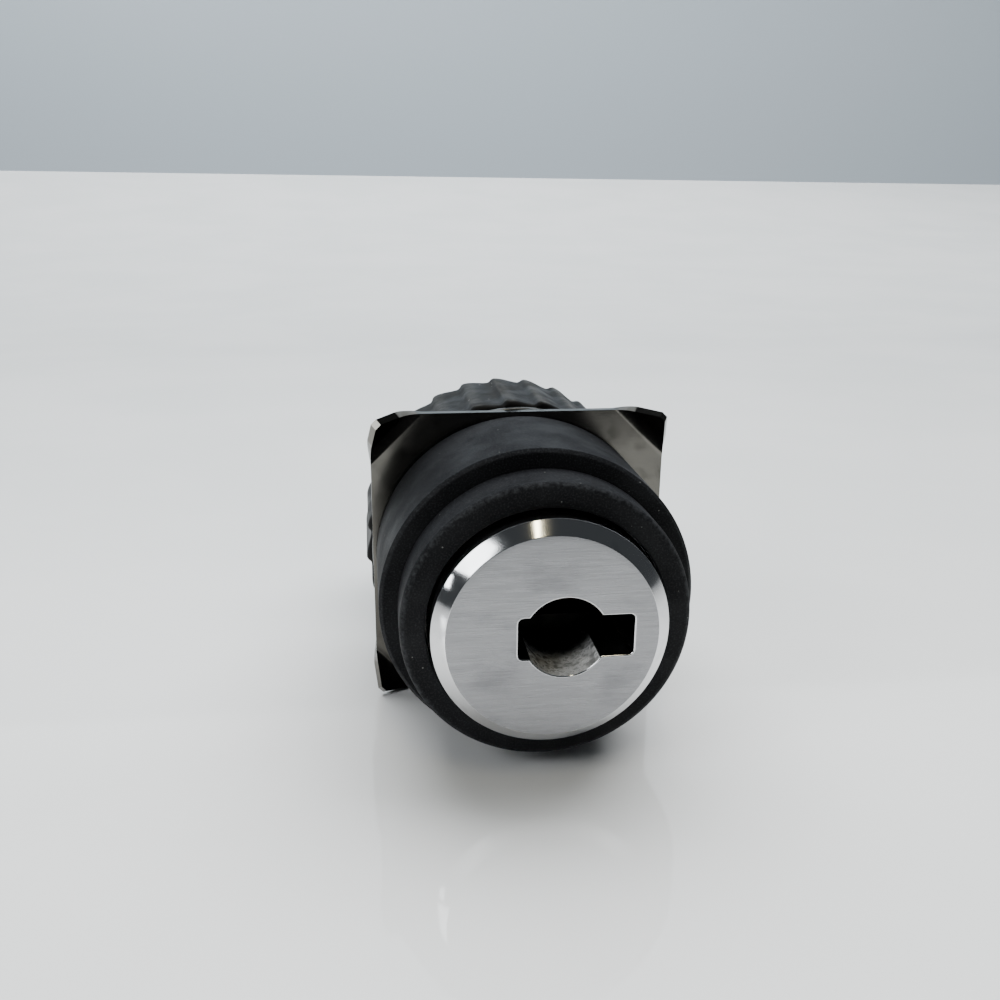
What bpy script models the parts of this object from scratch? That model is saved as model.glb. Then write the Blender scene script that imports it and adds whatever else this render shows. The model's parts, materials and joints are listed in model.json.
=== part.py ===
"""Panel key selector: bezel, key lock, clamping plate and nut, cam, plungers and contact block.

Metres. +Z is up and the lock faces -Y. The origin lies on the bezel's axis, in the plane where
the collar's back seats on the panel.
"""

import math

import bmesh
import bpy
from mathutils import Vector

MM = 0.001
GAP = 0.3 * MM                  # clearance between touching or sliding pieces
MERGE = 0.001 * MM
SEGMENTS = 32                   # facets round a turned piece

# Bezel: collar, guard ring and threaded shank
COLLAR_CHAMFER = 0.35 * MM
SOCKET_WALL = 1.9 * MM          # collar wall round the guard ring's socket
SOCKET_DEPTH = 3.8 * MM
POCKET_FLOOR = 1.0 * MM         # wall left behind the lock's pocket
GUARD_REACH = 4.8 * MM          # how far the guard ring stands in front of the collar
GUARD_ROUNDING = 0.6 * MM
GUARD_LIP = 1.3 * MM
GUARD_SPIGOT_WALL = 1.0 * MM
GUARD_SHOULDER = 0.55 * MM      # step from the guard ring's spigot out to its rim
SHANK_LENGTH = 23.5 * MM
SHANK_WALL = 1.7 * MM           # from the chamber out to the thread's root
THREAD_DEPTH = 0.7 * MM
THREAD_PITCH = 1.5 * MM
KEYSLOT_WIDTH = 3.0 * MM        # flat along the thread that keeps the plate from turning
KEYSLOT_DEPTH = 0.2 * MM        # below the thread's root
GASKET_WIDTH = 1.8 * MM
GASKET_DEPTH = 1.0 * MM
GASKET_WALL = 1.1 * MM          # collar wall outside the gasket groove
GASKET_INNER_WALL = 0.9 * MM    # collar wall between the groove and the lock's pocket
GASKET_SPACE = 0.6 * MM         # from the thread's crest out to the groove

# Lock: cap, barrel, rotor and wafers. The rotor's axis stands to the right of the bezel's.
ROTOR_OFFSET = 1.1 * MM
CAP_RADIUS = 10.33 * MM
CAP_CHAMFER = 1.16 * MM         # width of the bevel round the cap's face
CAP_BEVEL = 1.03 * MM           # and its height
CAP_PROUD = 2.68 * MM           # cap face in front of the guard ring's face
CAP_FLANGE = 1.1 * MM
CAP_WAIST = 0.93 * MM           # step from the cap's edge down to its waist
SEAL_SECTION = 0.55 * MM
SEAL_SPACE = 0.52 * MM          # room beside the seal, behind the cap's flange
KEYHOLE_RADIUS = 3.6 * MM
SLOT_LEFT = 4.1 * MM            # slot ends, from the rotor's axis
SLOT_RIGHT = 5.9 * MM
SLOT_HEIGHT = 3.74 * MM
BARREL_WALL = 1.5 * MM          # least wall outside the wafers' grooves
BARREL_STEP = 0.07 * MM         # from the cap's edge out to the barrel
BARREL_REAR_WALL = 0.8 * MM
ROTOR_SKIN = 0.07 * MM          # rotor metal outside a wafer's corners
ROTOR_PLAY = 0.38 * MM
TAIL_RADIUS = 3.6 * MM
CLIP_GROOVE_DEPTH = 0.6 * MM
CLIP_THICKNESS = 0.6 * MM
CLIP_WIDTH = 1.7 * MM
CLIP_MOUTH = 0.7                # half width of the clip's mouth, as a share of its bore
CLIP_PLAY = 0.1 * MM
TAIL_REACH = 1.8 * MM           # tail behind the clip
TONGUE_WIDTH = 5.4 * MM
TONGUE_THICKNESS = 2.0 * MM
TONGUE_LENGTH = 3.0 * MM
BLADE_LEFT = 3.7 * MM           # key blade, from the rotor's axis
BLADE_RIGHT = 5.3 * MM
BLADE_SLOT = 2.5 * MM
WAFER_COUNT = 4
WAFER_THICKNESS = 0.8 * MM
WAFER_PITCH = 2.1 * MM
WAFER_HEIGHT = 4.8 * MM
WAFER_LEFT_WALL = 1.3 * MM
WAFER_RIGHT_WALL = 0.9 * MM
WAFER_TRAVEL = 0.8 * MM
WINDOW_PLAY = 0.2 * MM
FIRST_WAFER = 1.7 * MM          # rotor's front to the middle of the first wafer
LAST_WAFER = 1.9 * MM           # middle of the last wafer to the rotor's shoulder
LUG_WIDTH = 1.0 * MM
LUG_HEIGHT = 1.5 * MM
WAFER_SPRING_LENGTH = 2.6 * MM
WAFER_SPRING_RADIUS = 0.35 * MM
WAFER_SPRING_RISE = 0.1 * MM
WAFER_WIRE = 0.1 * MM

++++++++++

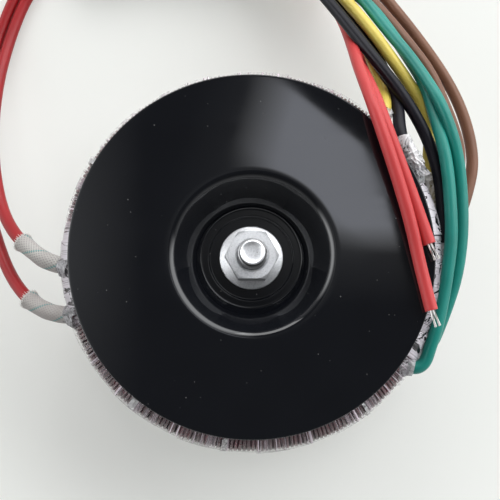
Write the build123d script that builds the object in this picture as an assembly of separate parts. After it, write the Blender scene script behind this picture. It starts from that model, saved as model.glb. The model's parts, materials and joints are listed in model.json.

++++++++++

▶ **TASK DESCRIPTION**
Reproduce word for word the material above, beginning with the line that contains "What bpy script" and ending with the line that contains "SEGMENTS = 32".

▶ **COMPLETED EXERCISE**
What bpy script models the parts of this object from scratch? That model is saved as model.glb. Then write the Blender scene script that imports it and adds whatever else this render shows. The model's parts, materials and joints are listed in model.json.
=== part.py ===
"""Panel key selector: bezel, key lock, clamping plate and nut, cam, plungers and contact block.

Metres. +Z is up and the lock faces -Y. The origin lies on the bezel's axis, in the plane where
the collar's back seats on the panel.
"""

import math

import bmesh
import bpy
from mathutils import Vector

MM = 0.001
GAP = 0.3 * MM                  # clearance between touching or sliding pieces
MERGE = 0.001 * MM
SEGMENTS = 32                   # facets round a turned piece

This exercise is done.